[CAD and scene scripts]
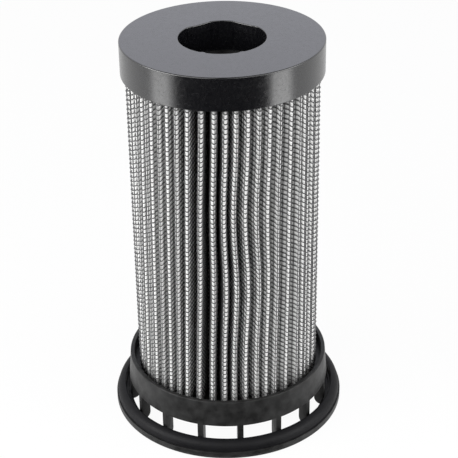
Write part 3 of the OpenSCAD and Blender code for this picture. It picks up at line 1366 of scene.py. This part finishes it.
@dataclass
class Studio:
    """White floor, white surroundings, soft lamps, and dark cards that only reflections show."""

    floor_size: float = 6000.0
    floor_white: float = 0.86
    floor_roughness: float = 0.9
    floor_glow: float = 0.95
    ambient: float = 0.3
    cards: tuple[FloorCard, ...] = (FloorCard(49.5, 58.0, 28.0), FloorCard(58.0, 900.0, 52.0))
    card_height: float = 0.6
    card_steps: int = 24
    card_black: float = 0.01
    flag_width: float = 2400.0
    flag_depth: float = 1800.0
    flag_place: Place = (0.0, -550.0, 1000.0)
    lamps: tuple[Softbox, ...] = (
        Softbox("back_softbox", (0, 700, 560), 1100, 520, 0.34, aim=(0, 0, 166), tint=(0.62, 0.66, 1.0)),
        Softbox("front_left_softbox", (-400, -730, 600), 520, 600, 3.4),
        Softbox("front_right_softbox", (380, -740, 600), 520, 600, 2.2),
        Softbox("left_softbox", (-760, -280, 420), 600, 500, 6.4),
        Softbox("right_softbox", (760, -280, 420), 600, 500, 3.8),
        strip_lamp("left_strip", -66.0, 22.0, 2.5),
        strip_lamp("right_strip", 62.0, 24.0, 2.7),
    )

    def build(self) -> None:
        """Builds the whole set."""
        self.surroundings()
        self.floor()
        self.dark_cards()
        self.dark_flag()
        for lamp in self.lamps:
            lamp.build()

    def surroundings(self) -> None:
        """Makes the world white to the eye and to reflections, and softer as a light."""
        world = bpy.data.worlds.new("studio_world")
        bpy.context.scene.world = world
        world.use_nodes = True
        nodes = Nodes(world.node_tree)
        background = nodes.tree.nodes["Background"].inputs
        nodes.feed(background["Color"], (1, 1, 1, 1))
        strength = nodes.add("MapRange", Value=nodes.seen_directly(), To_Min=self.ambient, To_Max=1.0)
        nodes.feed(background["Strength"], strength.outputs[0])

    def floor(self) -> None:
        """Lays the floor, a white surface that shows the shadow faintly."""
        bm = bmesh.new()
        bmesh.ops.create_grid(bm, x_segments=1, y_segments=1, size=self.floor_size / 2 * MM)
        recipe = Recipe("studio_floor")
        white = (self.floor_white, self.floor_white, self.floor_white, 1)
        recipe.paint(Base_Color=white, Roughness=self.floor_roughness, Specular_IOR_Level=0.0)
        surface = recipe.add("MixShader")
        share = recipe.math("MULTIPLY", recipe.seen_directly(), self.floor_glow)
        glow = recipe.add("Emission").outputs[0]
        for target, value in zip(surface.inputs, (share, recipe.shader.outputs[0], glow)):
            recipe.feed(target, value)
        recipe.feed(recipe.tree.nodes["Material Output"].inputs["Surface"], surface.outputs[0])
        new_object("studio_floor", bm, recipe.material)

    def dark_cards(self) -> None:
        """Lays dark cards on the floor in front of the element, the small one up to its flange."""
        bm = bmesh.new()
        lift = Vector((0, 0, self.card_height))
        for card in self.cards:
            turn = math.radians(card.half)
            start = Vector((-math.sin(turn), -math.cos(turn), 0))
            ends = [bm.verts.new((start * r + lift) * MM) for r in (card.near, card.far)]
            spin(bm, [*ends, bm.edges.new(ends)], 2 * card.half, self.card_steps)
        self.show_in_reflections("dark_card", bm)

    def dark_flag(self) -> None:
        """Hangs a dark flag over the element, with a hem down to the floor behind the camera."""
        bm = bmesh.new()
        flag = bmesh.ops.create_grid(bm, x_segments=1, y_segments=1, size=0.5)["verts"]
        bmesh.ops.scale(bm, vec=(self.flag_width * MM, self.flag_depth * MM, 1), verts=flag)
        bmesh.ops.translate(bm, vec=Vector(self.flag_place) * MM, verts=flag)
        middle = self.flag_place[1] * MM
        front = [edge for edge in bm.edges if all(vert.co.y < middle for vert in edge.verts)]
        made = bmesh.ops.extrude_edge_only(bm, edges=front)["geom"]
        hem = [vert for vert in made if isinstance(vert, bmesh.types.BMVert)]
        bmesh.ops.translate(bm, vec=(0, 0, -self.flag_place[2] * MM), verts=hem)
        self.show_in_reflections("dark_flag", bm)

    def show_in_reflections(self, name: str, bm: Mesh) -> None:
        """Makes a black stage piece that only reflections show.

        Args:
            name: Name of the piece.
            bm: Its mesh.
        """
        recipe = Recipe(name)
        black = (self.card_black, self.card_black, self.card_black, 1)
        recipe.paint(Base_Color=black, Specular_IOR_Level=0.0)
        card = new_object(name, bm, recipe.material)
        card.visible_camera = card.visible_diffuse = card.visible_shadow = False


def main() -> None:
    """Builds the camera, the element and the studio."""
    logging.basicConfig(level=logging.INFO, format="%(name)s %(message)s")
    bpy.context.scene.view_settings.view_transform = "Standard"
    Camera().build()
    for assembly in (
        TopCap(), OUTLET_SEAL, TOP_POTTING, BOTTOM_POTTING, PleatPack(), BottomCup(), FLANGE_GASKET,
    ):
        assembly.build()
    dress_node("side_seam_clip", Slot.STEEL)
    dress_node("center_tube", Slot.STEEL)
    Studio().build()


if __name__ == "__main__":
    main()
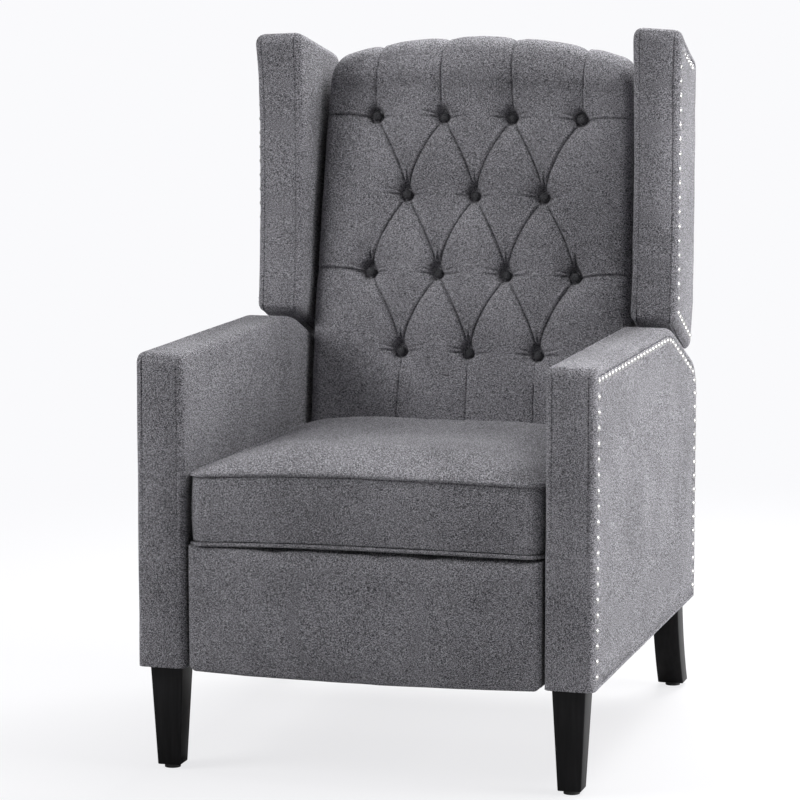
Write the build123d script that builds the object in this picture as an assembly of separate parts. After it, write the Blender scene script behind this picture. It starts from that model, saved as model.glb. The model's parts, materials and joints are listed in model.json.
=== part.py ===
from build123d import *
import math
import os

# Wingback push-back recliner, in millimetres. X runs across the chair, the front faces -Y and
# Z rises from the floor. Depths (y) are measured back from the arms' front faces; at the end every
# piece is moved by FOOTPRINT_CENTRE_Y, so that the origin stands at the middle of the footprint.

# ---- Driving sizes ---------------------------------------------------------------------------
# Arms
ARM_OUTER_X = 345
ARM_THICKNESS = 74
ARM_DEPTH = 767
ARM_BOTTOM_Z = 158
ARM_TOP_Z = 625
ARM_NOSE_RADIUS = 14
ARM_SLOPE = 21.8
ARM_SLOPE_REAR_Z = 536
ARM_SLOPE_RADIUS = 200
ARM_REAR_RADIUS = 62
ARM_PADDING = 12
ARM_EDGE_RADIUS = 7
ARM_RAIL_HEIGHT = 45

# Legs and glides
LEG_HEIGHT = 152
LEG_INSET = 40
GLIDE_HEIGHT = ARM_BOTTOM_Z - LEG_HEIGHT
GLIDE_RADIUS = 12
FRONT_LEG_TOP = 50
FRONT_LEG_FOOT = 35
FRONT_LEG_Y = 38
REAR_LEG_WIDTH = 42
REAR_LEG_SETBACK = 7
REAR_LEG_TOP_DEPTH = 45
REAR_LEG_FOOT_DEPTH = 38
REAR_LEG_RAKE = 57
REAR_LEG_BEND = 9
LEG_BOLT_RADIUS = 4
LEG_BOLT_REACH = 30

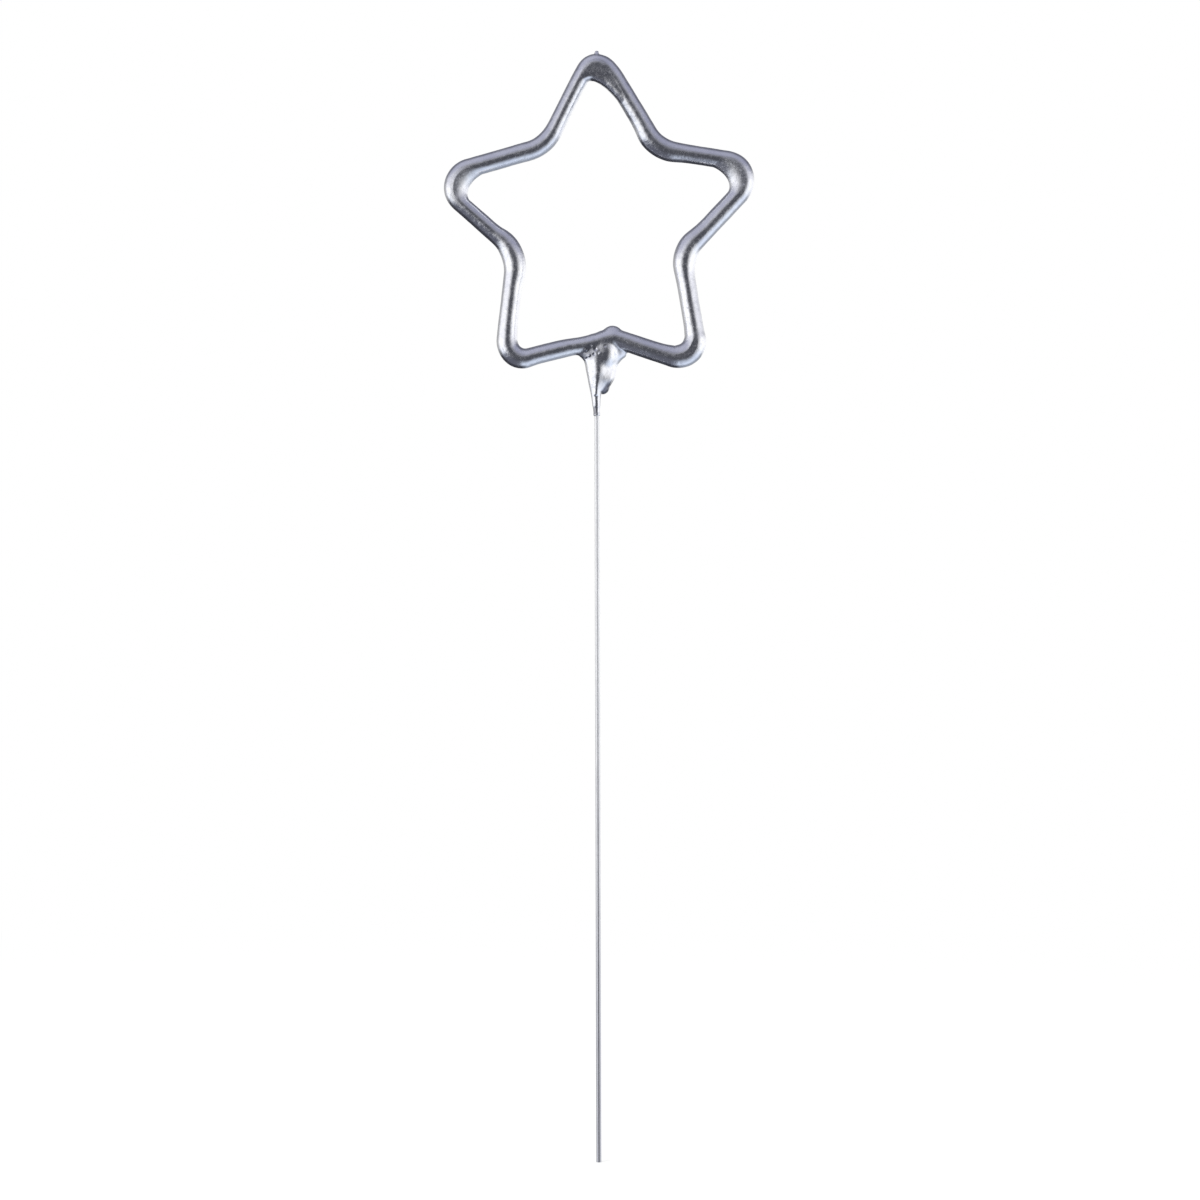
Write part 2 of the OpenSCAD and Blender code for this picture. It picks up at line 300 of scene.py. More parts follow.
# ---- the view, m ----
AIM = Vector((0.000428, 0.0, 0.09113))
VIEW_WIDTH = 0.19459
LENS = 100.0
SENSOR = 36.0
LEAN = 0.00274


def heading(v):
    """Angle of a way in the star's plane, counter-clockwise from the right."""
    return math.degrees(math.atan2(v[1], v[0]))


def turn(u, v):
    """Angle from one way to another, counter-clockwise, at most half a turn."""
    d = heading(v) - heading(u)
    return d - 360 * round(d / 360)


def ahead(a):
    """The way at a heading, 1 long."""
    return np.array([math.cos(math.radians(a)), math.sin(math.radians(a))])


def aside(a):
    """The way to the left of a heading, 1 long."""
    return np.array([-math.sin(math.radians(a)), math.cos(math.radians(a))])


def ramp(x, low, high):
    """0 at low and 1 at high, with a smooth run between them."""
    t = min(max((x - low) / (high - low), 0.0), 1.0)
    return t * t * (3 - 2 * t)


neck_foot = np.array([0.0, STEM_H])
neck_bend_at = np.array([-NECK_LEAN, STEM_H + NECK_H])
tail_bend_at = neck_bend_at + [TAIL_ASIDE, TAIL_RISE]
star_mid = np.array([STAR_ASIDE, neck_bend_at[1] + STAR_RISE])
tail_end_h = tail_bend_at[1] - TAIL_LEN
tail_end = np.array([TAIL_GAP - NECK_LEAN * (tail_end_h - STEM_H) / NECK_H, tail_end_h])


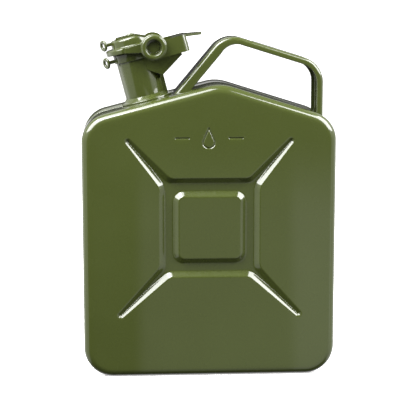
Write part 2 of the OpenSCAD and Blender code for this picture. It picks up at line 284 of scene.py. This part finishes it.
def press_depth(x, z, marked):
    """How deep the face is pressed in at a point."""
    share = (channel_lip - cross_distance(x, z)) / channel_wall
    depth = channel_depth * flat_ramp(share, wall_ease)
    if marked:
        line = np.clip(1 - mark_distance(x, z) / mark_half, 0, 1)
        depth += mark_depth * line * line * (3 - 2 * line)
    return depth


def lattice(step, keep):
    """Points of a triangular lattice over the face, where keep says so."""
    rows = np.arange(0, peak_z, step * 0.866)
    points = []
    for i, z in enumerate(rows):
        x = np.arange(-half_w + (i % 2) * step / 2, half_w, step)
        wanted = keep(x, np.full_like(x, z))
        points += [(px, z) for px in x[wanted]]
    return points


def inside(x, z, ring, margin):
    """Whether points lie inside a convex ring of points by a margin."""
    found = np.ones_like(x, bool)
    for a, b in zip(ring, ring[1:] + ring[:1]):
        d = (b - a).normalized()
        found &= d.x * (z - a.y) - d.y * (x - a.x) > margin
    return found


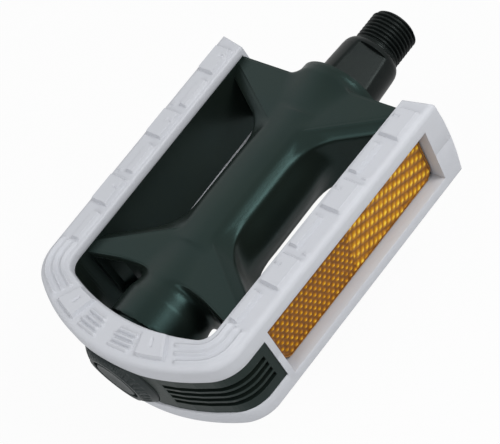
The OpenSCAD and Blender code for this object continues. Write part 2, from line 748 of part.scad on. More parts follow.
// Cone with a ringed front, cut flat where the cover crosses it, and a skirt that plugs into the core
module dust_cap() color([0.2, 0.3, 0.25]) difference() {
    union() {
        intersection() {
            lathe([[0, cap_front_y + cap_groove / 2], [cap_front_r - 2 * cap_ring_w, cap_front_y],
                   [cap_front_r - 2 * cap_ring_w, cap_front_y + cap_groove],
                   [cap_front_r - cap_ring_w, cap_front_y + cap_groove],
                   [cap_front_r - cap_ring_w, cap_front_y], [cap_front_r, cap_front_y],
                   [cap_r, cap_y], [cap_r, cap_seat_y], [cap_skirt_r, cap_seat_y],
                   [cap_skirt_r, plug_y], [0, plug_y]]);
            cap_arch(-cap_play);
        }
        tube_y(cap_skirt_r, plug_y - cap_play, plug_y + cap_skirt_len);
    }
    lathe([[0, plug_y + cap_skirt_len + cut], [cap_skirt_r - cap_wall, plug_y + cap_skirt_len + cut],
           [cap_skirt_r - cap_wall, plug_y], [cap_front_r - cap_wall, plug_y - cap_wall],
           [cap_front_r - cap_wall, cap_y], [0, cap_y]]);
    for (i = [0:cap_grip_n - 1]) rotate([0, 360 * i / cap_grip_n, 0])
        translate([cap_r, cap_y, 0]) rotate([0, 0, -cone_a]) rotate([90, 0, 0])
            cylinder(r = cap_grip_r, h = norm([cap_r - cap_front_r, cap_front_h]));
}

// The space between the two shallow arches over and under the dust cap, grown by g
module cap_arch(g) {
    r = (cap_r * cap_r + arch_rise * arch_rise) / (2 * arch_rise);
    z = band_h / 2 + arch_rise + g;
    intersection() {
        translate([0, 0, z - r]) tube_y(r, opening_y, end_y - end_rail);
        translate([0, 0, r - z]) tube_y(r, opening_y, end_y - end_rail);
    }
}

module dust_seal() color([0.1, 0.1, 0.1])
    lathe([[wrench_r + fit_play, seal_y], [cup_in_r, seal_y], [cup_in_r, seal_y - seal_t],
           [wrench_r + fit_play, seal_y - seal_t]]);

module ball(r, y, i) color([0.85, 0.85, 0.87])
    rotate([0, 360 * i / ball_n, 0]) translate([r, y, 0]) sphere(r = ball_r);

body_core();
tread_cover();
reflector_lens_front();
reflector_lens_rear();
reflector_back_front();
reflector_back_rear();
spindle();
inner_cup();
outer_cup();
outer_cone();
lock_washer();
lock_nut();
dust_cap();
dust_seal();
for (i = [1:ball_n]) {
    ball(ball_in_r, ball_in_y, i);
    ball(ball_out_r, ball_out_y, i);
}
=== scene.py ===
"""Looks of the bicycle pedal: numpy surfaces and procedural finishes on its CAD frame.

Lengths below are in millimetres in the part's own frame and become metres in the meshes.
+Y runs along the spindle towards the crank, +Z out of a tread, +X towards the reflector in view.
"""

import json

import bpy
import numpy as np
from mathutils import Matrix, Vector


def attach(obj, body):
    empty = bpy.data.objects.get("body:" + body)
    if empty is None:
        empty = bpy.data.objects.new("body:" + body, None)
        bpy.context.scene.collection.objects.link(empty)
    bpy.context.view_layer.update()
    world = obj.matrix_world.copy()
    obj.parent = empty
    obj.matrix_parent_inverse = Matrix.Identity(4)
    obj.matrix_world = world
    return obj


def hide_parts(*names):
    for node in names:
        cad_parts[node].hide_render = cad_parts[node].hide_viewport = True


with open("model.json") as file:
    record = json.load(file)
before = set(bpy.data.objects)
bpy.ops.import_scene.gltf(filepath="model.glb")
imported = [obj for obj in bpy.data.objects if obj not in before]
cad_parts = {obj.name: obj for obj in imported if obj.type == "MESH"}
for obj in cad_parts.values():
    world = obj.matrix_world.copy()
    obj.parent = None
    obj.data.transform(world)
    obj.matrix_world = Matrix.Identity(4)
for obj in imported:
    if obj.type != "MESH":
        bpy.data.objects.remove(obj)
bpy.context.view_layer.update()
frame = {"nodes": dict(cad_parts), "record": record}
NODES = frame["nodes"]

# Sizes repeated from the part's source
ARM_Y, END_Y = -16.9, -113.4
HALF_IN, HALF_OUT, LENGTH = 38.0, 35.7, 96.5
TREAD_Z, EDGE_R, RAIL_W, PLATE_T, SIDE_T = 13.7, 1.8, 9.5, 2.7, 5.0
WINDOW_IN, WINDOW_LEN, WINDOW_Z, TIP_SLANT, TIP_T, TIP_BOW = 6.2, 65.0, 9.3, 1.7, 1.8, 1.1
LENS_LEN, LENS_Z, LENS_CUT, LENS_IN, LENS_T = 64.4, 9.0, 2.4, 3.3, 2.0
BAND_Z, BAND_POST = 7.8, 1.8
PAD_H, PAD_PITCH, PAD_ROWS = 1.2, 24.4, 3
CAP_R, PLUG_Y, ARCH_RISE = 12.0, -107.21, 1.0
BARREL_STEP, WEB_OUT = END_Y + 19.7, END_Y + 25.7
THREAD_R, THREAD_PITCH, SHOULDER_R, FLAT_HALF = 7.144, 1.27, 9.4, 7.5
SLOPE = (HALF_IN - HALF_OUT) / LENGTH
TAPER = np.arctan(SLOPE)
ARCH_R = (CAP_R ** 2 + ARCH_RISE ** 2) / (2 * ARCH_RISE)


def smooth(t):
    """Smoothstep: 3t^2 - 2t^3 on t held between 0 and 1."""
    t = np.clip(t, 0, 1)
    return t * t * (3 - 2 * t)


def between(x, a, b, soft=0.5):
    """1 between a and b, falling to 0 over the width soft round each end."""
    return smooth((x - a) / soft + 0.5) * smooth((b - x) / soft + 0.5)


def arch_rise(x):
    """Rise of the cover's arch over the dust cap at x: a circular arc that ends at its rim."""
    return ARCH_RISE - ARCH_R + np.sqrt(ARCH_R ** 2 - np.minimum(np.abs(x), CAP_R) ** 2)


# ---------------------------------------------------------------- meshes

def grid_faces(rows, cols, wrap):
    """Quads of a grid of rows by cols points; wrap joins the last column to the first."""
    i = np.arange(rows - 1)[:, None]
    j = np.arange(cols if wrap else cols - 1)[None, :]
    k = (j + 1) % cols
    quads = np.stack([i * cols + j, i * cols + k, (i + 1) * cols + k, (i + 1) * cols + j], -1)
    return quads.reshape(-1, 4)


def volume(points, quads):
    """Signed volume: the sum over triangles of a . (b x c) / 6."""
    tris = np.concatenate([quads[:, [0, 1, 2]], quads[:, [0, 2, 3]]])
    a, b, c = (points[tris[:, n]] for n in range(3))
    return np.einsum("ij,ij->", a, np.cross(b, c)) / 6


def tube(name, grid, ends=True, sharp=32):
    """A closed solid from rings: grid[row, column] is a point, columns run round each ring, and
    the first and last rings are closed by one face each where ends is true."""
    rows, cols = grid.shape[:2]
    points = grid.reshape(-1, 3) * 0.001
    quads = grid_faces(rows, cols, True)
    centred = points - points.mean(0)
    turned = volume(centred, quads) < 0
    if turned:
        quads = quads[:, ::-1]
    faces = quads.tolist()
    if ends:
        first, last = np.arange(cols), np.arange(cols) + (rows - 1) * cols
        if turned:
            faces += [first.tolist(), last[::-1].tolist()]
        else:
            faces += [first[::-1].tolist(), last.tolist()]
    return mesh_object(name, points, faces, sharp)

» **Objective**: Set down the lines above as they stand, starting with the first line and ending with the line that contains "white surroundings, soft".

» **Exercise result**:
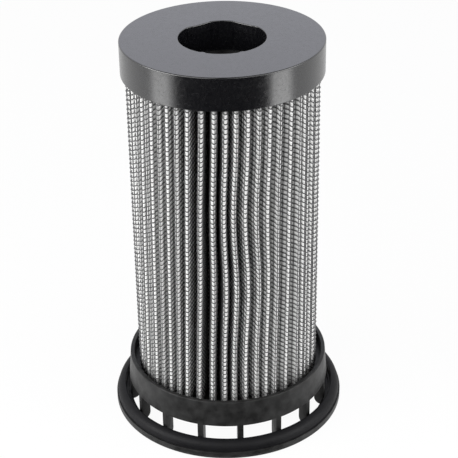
Write part 3 of the OpenSCAD and Blender code for this picture. It picks up at line 1366 of scene.py. This part finishes it.
@dataclass
class Studio:
    """White floor, white surroundings, soft lamps, and dark cards that only reflections show."""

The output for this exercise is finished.